Meta is actively lobbying lawmakers in California to shield itself from a proposed bill that could impose fines of up to $1 million per child in cases of online harm. This move, reported by Politico and highlighted by Social Media Today, underscores the company's efforts to limit its legal liabilities as child safety legislation gains momentum.
The proposed legislation, currently under consideration in California, aims to hold tech companies accountable for harm caused to minors on their platforms. If passed, it could set a precedent for other states, potentially leading to significant financial penalties for platforms like Facebook and Instagram.
For content creators, this is a critical development. Many creators rely on Meta's platforms to reach audiences and generate income. However, increased liability for child safety could lead to stricter content moderation, algorithm changes, or even reduced monetization opportunities for certain types of content. Creators should monitor these legislative developments closely, as they may impact their business practices on these platforms.

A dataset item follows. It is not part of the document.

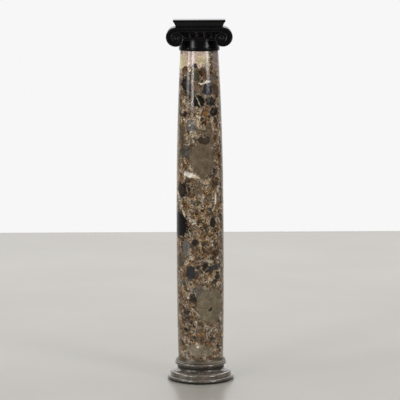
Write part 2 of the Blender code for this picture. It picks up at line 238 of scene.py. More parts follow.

Meta's lobbying efforts suggest the company is concerned about the financial and operational implications of the bill. While Meta claims to prioritize child safety, it argues that such broad liabilities could stifle innovation and harm user experience. The outcome of this legislative battle will likely influence how Meta and other platforms approach content moderation and child protection.
As the bill progresses, creators should stay informed about potential changes to platform policies. While the specifics of the legislation are still being debated, its impact on the creator economy could be profound. This ongoing tension between regulatory measures and platform operations highlights the importance of advocacy and awareness for those building businesses online.